Mapping adaptive immune responses toward fungal antigens in inflammatory bowel disease using T cell repertoire sequencing and phage-immunoprecipitation sequencing

Authors:

Aya K.H. Mahdy, Hesham ElAbd, Melanie Prinzensteiner, Hannah Jebens, Kostas Sivickis, Petra Bacher, Thomas Vogl, Mathilde Poyet, Andre Franke

Year of publication:

2026

Volume:

20

Issue:

4

ISSN:

1876-4479

Journal (long):

Journal of Crohn’s and Colitis

Journal (short):

J Crohns Colitis

Impact factor:

8.7

Abstract:

Background and aims: Immune reactivity to the gut mycobiome has been implicated in inflammatory bowel disease (IBD), particularly Crohn’s disease (CD), but the systemic adaptive immune repertoire targeting the gut mycobiome remains incompletely defined. We aimed to map systemic T cell and antibody responses to fungal antigens in IBD.
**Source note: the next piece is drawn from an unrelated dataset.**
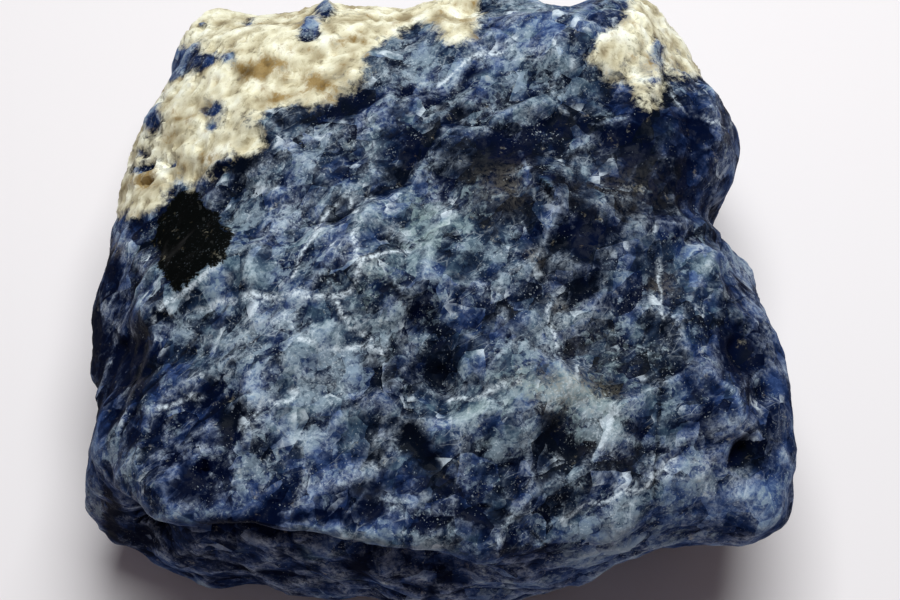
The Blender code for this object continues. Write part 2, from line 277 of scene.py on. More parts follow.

Methods: We quantified expansion of fungal-specific T cell receptor β (TRB) clonotypes in the SPARC IBD cohort (CD, n = 1890; ulcerative colitis [UC], n = 914). In participants with paired data (n = 637), we analyzed the gut mycobiome by ITS2 sequencing and linked prevalent amplicon sequence variants (ASVs) to TRB clonotypes using a co-occurrence framework. For humoral immune profiling, we built a Saccharomyces cerevisiae-focused PhIP-Seq library and screened sera from CD (n = 100) and healthy controls (n = 60), including anti-S. cerevisiae antibody+ (ASCA+) and ASCA- individuals.
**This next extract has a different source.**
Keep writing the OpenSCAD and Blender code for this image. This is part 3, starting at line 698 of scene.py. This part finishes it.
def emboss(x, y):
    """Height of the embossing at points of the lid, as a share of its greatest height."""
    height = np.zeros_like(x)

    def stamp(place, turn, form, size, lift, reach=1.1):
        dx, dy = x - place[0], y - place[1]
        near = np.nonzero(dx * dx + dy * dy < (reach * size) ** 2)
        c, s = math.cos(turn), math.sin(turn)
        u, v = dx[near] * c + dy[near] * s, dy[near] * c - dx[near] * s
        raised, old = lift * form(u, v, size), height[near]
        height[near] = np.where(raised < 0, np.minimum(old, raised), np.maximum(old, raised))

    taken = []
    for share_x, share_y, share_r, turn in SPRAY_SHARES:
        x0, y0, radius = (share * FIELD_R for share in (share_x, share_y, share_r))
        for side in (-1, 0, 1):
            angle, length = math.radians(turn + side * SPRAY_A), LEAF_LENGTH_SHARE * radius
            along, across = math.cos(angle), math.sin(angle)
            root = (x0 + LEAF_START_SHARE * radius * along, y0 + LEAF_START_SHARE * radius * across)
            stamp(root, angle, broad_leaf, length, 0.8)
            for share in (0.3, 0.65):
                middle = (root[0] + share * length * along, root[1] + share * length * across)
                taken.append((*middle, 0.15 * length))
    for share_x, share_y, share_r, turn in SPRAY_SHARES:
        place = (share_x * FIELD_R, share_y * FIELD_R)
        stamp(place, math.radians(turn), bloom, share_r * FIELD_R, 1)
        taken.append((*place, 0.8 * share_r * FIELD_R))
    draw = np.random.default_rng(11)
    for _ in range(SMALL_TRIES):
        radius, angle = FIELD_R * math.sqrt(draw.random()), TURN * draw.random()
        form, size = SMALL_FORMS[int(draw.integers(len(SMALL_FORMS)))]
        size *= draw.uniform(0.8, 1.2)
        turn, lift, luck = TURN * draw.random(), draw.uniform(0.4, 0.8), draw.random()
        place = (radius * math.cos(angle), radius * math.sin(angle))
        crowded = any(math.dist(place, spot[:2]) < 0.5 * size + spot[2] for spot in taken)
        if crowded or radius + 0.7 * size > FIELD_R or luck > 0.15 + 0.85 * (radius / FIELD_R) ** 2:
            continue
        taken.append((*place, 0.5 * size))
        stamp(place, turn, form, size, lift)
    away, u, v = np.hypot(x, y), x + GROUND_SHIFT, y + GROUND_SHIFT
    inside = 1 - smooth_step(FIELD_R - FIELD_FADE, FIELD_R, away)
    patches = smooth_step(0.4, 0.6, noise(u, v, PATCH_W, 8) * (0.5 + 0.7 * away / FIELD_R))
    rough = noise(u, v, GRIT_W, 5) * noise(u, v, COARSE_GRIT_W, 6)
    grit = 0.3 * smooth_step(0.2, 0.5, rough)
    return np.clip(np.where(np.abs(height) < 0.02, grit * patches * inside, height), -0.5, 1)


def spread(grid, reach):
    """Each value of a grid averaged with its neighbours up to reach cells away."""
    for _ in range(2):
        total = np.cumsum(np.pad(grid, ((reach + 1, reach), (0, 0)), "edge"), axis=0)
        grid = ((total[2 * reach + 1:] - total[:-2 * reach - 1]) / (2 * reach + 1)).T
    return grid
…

Results: Fungal-specific TRB clonotypes showed greater expansion in CD than UC, including increased responses toward S. cerevisiae and enrichment in more aggressive CD phenotypes. Co-occurrence analysis identified a limited number of TRB-mycobiota associations, consistent with the largely private nature of the gut mycobiome at the ASV level. Antibody reactivity to S. cerevisiae peptides was low relative to common viral and bacterial antigen classes, and no single S. cerevisiae peptide was associated with anti-S. cerevisiae antibody serostatus.
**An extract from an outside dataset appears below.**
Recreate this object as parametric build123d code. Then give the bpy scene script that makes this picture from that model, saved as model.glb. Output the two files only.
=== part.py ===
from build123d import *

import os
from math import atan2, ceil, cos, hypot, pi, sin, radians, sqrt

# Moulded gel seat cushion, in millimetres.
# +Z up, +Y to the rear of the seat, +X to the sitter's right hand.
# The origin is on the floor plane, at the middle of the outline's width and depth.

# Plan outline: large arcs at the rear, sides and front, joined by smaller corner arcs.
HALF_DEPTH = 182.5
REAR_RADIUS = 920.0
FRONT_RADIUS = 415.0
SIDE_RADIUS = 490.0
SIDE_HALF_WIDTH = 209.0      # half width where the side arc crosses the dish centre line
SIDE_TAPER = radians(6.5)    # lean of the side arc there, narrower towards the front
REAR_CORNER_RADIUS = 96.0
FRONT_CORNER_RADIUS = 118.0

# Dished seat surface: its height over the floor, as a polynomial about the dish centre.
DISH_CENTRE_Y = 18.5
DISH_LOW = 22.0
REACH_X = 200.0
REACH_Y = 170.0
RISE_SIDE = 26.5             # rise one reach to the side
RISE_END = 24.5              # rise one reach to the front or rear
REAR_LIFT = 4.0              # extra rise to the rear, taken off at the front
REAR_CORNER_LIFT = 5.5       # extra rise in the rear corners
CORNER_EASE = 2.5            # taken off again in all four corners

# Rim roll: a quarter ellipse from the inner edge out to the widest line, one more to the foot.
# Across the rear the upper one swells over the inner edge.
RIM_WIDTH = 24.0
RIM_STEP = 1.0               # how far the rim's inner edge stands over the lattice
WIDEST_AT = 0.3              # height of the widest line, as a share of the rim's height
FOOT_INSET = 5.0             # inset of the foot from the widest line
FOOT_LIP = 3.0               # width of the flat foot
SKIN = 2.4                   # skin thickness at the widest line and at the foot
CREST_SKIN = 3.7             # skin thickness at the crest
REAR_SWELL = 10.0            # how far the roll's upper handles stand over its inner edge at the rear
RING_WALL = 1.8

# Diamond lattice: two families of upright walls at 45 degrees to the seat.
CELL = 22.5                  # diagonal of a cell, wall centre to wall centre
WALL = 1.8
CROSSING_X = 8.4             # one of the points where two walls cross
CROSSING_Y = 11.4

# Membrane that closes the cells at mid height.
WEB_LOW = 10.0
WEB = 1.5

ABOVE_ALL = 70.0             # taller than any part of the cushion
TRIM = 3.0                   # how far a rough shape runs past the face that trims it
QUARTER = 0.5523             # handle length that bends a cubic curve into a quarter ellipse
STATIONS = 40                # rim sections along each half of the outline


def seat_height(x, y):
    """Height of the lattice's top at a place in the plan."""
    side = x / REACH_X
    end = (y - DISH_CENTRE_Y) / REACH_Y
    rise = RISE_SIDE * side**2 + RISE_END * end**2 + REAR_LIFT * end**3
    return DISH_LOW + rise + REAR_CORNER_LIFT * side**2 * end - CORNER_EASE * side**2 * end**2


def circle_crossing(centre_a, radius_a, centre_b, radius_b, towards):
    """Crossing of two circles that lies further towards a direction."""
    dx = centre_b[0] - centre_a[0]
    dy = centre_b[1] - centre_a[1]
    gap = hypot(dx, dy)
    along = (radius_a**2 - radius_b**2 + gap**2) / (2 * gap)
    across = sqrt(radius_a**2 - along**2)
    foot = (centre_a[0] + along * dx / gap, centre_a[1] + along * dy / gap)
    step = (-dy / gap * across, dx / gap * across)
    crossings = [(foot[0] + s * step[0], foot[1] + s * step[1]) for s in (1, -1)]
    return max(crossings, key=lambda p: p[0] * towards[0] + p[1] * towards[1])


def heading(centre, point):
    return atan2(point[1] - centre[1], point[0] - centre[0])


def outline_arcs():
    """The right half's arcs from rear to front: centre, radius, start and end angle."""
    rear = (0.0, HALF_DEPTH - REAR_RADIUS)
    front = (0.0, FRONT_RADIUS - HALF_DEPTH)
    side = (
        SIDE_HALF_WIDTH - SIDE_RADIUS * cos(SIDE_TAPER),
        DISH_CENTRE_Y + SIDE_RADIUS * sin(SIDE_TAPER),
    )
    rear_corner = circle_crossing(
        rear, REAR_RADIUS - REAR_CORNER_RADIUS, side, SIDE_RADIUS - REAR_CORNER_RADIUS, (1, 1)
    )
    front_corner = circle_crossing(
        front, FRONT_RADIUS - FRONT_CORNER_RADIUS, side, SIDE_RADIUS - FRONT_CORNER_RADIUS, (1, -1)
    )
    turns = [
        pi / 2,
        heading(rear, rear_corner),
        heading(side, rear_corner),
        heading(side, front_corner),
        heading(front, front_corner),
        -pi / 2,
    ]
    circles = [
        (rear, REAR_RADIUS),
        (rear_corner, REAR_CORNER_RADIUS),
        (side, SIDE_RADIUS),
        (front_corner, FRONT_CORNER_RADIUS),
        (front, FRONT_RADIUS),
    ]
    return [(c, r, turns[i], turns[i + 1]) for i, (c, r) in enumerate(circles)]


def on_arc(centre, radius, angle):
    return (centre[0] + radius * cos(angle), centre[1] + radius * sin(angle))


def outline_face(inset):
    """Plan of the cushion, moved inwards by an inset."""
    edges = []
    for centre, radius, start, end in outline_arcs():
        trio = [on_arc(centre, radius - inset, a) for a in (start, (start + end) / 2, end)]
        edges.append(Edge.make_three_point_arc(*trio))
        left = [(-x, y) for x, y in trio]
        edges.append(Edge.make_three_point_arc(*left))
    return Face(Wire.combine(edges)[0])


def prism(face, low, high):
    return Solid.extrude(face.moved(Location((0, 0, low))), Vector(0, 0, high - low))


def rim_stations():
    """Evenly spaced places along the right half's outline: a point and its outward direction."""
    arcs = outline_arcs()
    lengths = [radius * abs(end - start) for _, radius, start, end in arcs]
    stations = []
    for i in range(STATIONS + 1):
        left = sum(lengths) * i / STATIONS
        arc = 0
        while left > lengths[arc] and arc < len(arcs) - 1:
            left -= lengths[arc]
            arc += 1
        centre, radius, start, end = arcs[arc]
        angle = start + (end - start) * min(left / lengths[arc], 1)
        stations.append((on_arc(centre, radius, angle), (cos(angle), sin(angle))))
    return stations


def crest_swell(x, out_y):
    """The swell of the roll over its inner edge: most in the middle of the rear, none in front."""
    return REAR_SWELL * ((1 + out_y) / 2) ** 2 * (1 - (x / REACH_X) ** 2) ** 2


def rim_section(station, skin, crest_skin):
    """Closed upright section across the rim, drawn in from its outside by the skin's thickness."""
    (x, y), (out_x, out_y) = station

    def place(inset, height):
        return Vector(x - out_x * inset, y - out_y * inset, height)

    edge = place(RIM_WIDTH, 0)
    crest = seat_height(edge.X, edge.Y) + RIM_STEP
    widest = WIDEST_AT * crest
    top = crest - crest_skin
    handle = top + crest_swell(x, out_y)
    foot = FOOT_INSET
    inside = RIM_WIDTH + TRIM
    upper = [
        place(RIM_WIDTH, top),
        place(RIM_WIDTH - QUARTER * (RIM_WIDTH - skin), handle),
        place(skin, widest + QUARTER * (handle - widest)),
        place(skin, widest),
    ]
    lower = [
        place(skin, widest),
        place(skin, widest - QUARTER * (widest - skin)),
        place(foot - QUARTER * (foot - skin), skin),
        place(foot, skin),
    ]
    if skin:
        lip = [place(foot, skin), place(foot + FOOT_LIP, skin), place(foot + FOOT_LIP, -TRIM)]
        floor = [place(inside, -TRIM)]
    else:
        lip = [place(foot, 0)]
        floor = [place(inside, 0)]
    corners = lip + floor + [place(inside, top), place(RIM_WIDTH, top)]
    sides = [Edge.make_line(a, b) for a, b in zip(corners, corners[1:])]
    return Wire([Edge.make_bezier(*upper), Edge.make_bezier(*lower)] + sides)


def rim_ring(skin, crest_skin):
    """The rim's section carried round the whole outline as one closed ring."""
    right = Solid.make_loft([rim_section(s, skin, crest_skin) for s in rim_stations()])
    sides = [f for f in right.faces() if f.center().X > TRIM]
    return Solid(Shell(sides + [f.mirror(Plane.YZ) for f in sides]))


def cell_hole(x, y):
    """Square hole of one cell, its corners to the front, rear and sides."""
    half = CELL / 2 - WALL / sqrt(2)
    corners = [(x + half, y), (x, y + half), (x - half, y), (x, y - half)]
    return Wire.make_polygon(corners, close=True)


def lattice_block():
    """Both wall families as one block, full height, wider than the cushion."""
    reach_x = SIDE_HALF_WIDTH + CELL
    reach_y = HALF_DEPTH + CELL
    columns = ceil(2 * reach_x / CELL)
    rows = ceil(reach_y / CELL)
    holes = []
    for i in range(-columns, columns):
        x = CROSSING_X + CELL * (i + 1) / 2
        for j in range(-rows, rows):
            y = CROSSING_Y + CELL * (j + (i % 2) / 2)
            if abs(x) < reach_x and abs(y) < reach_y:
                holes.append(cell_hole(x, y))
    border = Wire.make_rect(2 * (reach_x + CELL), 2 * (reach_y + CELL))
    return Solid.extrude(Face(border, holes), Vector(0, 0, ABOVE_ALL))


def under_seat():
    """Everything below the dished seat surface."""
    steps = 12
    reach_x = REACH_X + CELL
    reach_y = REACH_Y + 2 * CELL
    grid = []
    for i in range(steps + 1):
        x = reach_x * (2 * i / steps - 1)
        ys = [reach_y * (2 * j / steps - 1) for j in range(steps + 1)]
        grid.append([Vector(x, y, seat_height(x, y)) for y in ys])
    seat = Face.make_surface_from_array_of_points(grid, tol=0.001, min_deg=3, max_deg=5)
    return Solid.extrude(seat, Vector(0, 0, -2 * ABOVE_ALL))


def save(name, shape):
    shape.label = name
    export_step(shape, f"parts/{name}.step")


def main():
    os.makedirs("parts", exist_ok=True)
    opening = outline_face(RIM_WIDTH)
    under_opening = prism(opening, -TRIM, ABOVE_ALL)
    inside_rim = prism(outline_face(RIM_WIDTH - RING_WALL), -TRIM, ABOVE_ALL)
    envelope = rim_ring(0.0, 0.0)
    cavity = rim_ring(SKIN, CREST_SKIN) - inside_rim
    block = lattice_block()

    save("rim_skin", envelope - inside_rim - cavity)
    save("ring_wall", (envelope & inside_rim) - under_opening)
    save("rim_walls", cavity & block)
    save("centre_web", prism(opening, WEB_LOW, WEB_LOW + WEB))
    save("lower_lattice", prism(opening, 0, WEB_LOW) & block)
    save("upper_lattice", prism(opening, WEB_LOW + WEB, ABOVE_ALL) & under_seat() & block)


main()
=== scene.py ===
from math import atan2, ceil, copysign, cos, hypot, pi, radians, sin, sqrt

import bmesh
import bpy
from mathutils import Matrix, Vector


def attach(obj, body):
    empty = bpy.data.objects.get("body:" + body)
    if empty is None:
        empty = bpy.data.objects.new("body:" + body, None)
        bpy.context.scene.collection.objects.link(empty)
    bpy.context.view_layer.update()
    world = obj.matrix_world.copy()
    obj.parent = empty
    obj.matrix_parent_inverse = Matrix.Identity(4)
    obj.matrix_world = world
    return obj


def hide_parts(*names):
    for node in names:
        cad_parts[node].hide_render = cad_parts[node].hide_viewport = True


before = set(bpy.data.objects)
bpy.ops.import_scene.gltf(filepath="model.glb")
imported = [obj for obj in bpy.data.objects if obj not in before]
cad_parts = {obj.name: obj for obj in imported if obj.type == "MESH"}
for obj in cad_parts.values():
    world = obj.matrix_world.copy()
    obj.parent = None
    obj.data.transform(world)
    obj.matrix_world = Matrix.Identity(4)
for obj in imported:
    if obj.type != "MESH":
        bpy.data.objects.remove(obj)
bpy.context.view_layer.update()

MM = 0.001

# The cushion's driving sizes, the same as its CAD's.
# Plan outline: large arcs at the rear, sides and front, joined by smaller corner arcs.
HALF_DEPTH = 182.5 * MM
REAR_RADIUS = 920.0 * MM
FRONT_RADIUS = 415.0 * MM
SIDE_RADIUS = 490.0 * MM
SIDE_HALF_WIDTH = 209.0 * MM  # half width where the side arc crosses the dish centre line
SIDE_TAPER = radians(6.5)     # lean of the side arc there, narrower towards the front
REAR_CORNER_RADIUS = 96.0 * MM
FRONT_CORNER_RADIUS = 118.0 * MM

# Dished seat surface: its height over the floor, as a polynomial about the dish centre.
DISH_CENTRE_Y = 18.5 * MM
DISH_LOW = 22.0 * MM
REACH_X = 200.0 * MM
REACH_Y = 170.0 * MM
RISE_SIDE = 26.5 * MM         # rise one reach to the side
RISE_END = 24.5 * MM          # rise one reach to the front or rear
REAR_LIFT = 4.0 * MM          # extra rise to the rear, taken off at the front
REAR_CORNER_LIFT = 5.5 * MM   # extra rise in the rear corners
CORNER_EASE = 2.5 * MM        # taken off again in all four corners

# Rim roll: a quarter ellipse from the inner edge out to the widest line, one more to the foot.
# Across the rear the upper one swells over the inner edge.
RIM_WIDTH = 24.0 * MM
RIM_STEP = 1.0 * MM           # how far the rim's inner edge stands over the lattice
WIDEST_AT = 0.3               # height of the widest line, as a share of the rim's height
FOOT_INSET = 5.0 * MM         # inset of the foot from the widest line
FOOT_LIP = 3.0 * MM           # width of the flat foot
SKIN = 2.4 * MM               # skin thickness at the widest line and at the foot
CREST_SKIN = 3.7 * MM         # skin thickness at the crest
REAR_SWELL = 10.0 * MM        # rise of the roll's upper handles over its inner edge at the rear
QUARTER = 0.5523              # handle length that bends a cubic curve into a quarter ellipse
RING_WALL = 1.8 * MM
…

Conclusions: CD is associated with expansion of fungal-specific T cell clonotypes, but S. cerevisiae peptide-based PhIP-Seq reveals limited shared IgG reactivity. Broader antigen libraries and complementary assays capturing glycosylated and virulence-associated fungal epitopes will be needed to comprehensively define antifungal humoral immunity in IBD.

Keywords: S. cerevisiae; B cell responses against yeast; ITS-2; PhIP-Seq; T cell responses against teast; TCR-Seq; antibody response against yeast; host–mycobiome interaction.